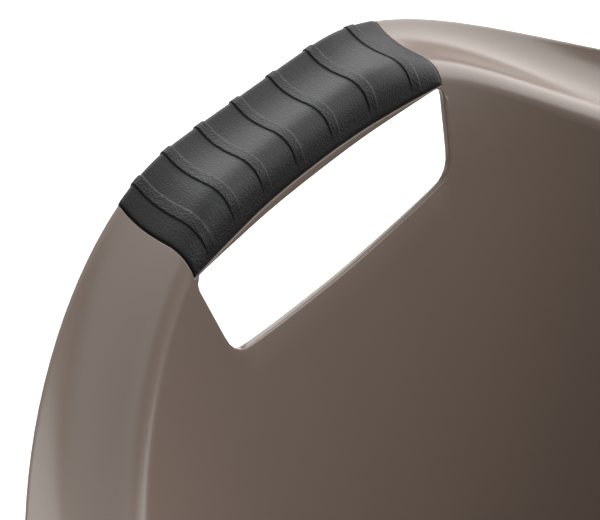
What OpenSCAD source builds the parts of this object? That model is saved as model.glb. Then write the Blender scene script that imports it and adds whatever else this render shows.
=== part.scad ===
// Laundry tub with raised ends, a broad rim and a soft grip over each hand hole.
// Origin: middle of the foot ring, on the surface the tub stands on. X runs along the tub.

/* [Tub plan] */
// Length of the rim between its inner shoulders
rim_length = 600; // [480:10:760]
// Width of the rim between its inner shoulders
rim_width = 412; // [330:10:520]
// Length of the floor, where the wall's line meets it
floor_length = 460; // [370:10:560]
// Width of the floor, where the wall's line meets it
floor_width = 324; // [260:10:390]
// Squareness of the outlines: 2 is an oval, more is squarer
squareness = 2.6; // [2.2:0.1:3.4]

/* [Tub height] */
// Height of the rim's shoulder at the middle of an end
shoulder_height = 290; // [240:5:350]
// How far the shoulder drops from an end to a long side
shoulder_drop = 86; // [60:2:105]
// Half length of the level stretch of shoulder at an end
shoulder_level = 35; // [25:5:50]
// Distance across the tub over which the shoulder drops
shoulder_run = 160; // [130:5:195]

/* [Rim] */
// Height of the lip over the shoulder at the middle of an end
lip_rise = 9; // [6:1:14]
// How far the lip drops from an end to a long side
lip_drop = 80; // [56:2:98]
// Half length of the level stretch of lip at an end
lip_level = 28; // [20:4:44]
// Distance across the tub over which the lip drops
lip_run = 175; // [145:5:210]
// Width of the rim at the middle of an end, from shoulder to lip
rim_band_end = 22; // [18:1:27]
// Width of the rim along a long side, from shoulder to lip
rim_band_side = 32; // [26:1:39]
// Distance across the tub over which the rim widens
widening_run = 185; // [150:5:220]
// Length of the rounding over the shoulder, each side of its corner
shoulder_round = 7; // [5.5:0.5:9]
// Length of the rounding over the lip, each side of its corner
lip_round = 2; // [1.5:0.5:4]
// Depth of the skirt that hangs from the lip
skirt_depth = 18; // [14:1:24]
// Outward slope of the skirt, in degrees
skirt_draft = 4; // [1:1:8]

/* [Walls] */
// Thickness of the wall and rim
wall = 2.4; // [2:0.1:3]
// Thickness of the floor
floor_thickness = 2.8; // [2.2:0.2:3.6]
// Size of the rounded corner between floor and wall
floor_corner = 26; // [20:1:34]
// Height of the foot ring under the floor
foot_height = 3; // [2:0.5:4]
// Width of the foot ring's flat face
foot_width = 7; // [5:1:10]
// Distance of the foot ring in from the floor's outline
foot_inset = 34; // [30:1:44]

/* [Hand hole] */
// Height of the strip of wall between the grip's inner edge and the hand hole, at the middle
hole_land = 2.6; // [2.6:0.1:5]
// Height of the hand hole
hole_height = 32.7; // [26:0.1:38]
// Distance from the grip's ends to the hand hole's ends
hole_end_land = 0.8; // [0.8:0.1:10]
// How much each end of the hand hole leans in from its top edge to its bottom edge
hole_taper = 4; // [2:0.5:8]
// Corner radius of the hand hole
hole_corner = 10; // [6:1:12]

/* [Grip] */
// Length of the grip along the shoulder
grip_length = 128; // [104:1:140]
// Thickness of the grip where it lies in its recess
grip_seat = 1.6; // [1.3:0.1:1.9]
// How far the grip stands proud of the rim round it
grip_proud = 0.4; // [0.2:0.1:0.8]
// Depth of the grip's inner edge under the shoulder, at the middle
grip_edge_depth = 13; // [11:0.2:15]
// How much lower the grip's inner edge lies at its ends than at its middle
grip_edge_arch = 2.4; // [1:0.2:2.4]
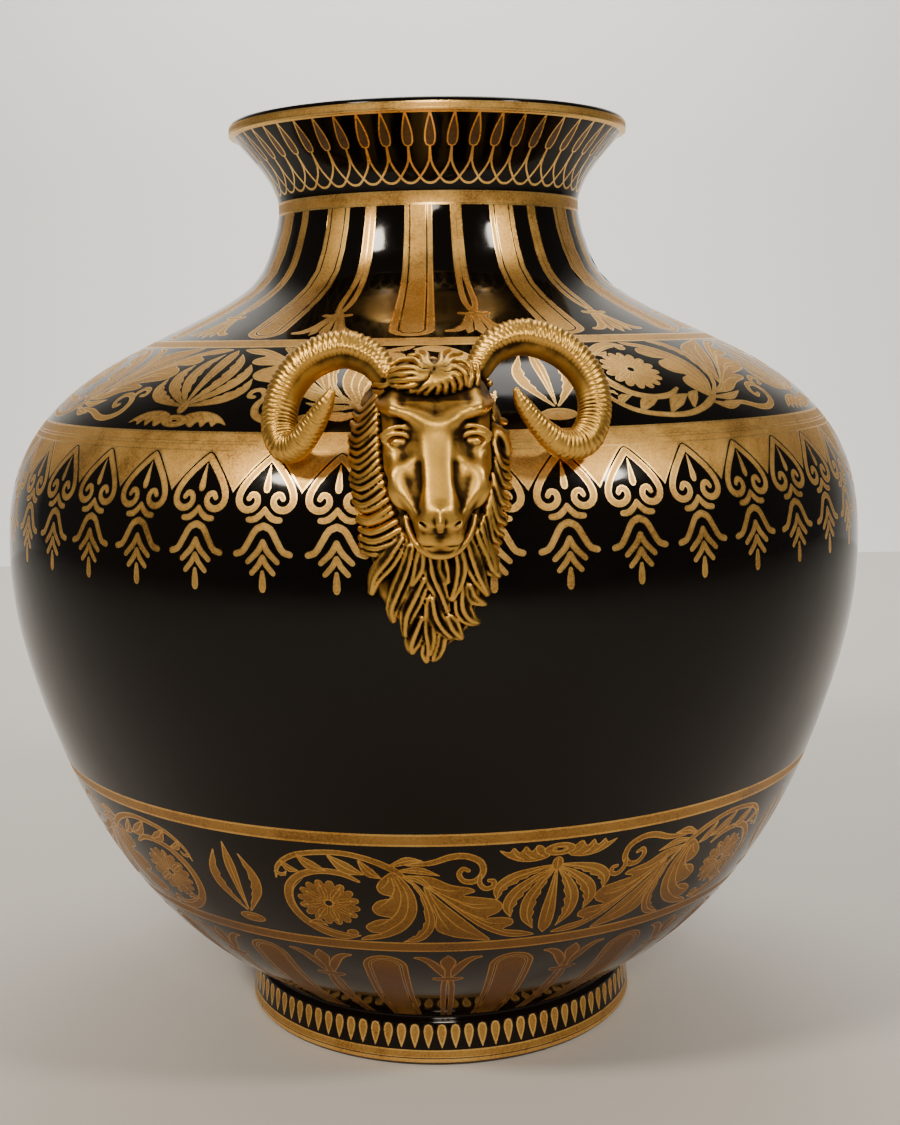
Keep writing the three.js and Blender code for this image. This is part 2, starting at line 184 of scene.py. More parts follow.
■ ■ ■ ■
[Objective] What you return should be the lines from the start of the data through the line with "along the tub.", quoted exactly and nothing more.

[Answer in full]
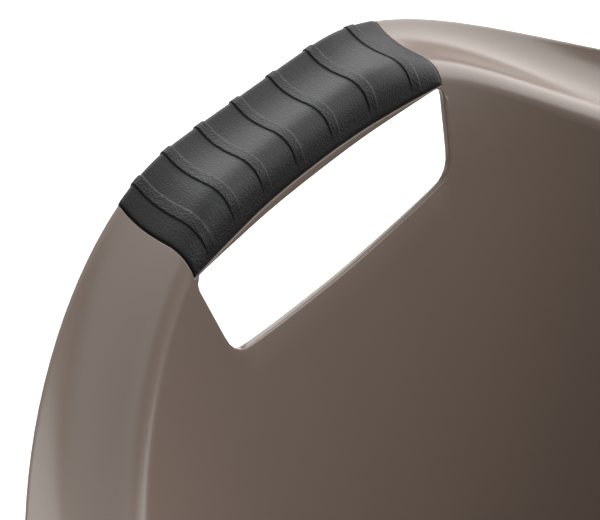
What OpenSCAD source builds the parts of this object? That model is saved as model.glb. Then write the Blender scene script that imports it and adds whatever else this render shows.
=== part.scad ===
// Laundry tub with raised ends, a broad rim and a soft grip over each hand hole.
// Origin: middle of the foot ring, on the surface the tub stands on. X runs along the tub.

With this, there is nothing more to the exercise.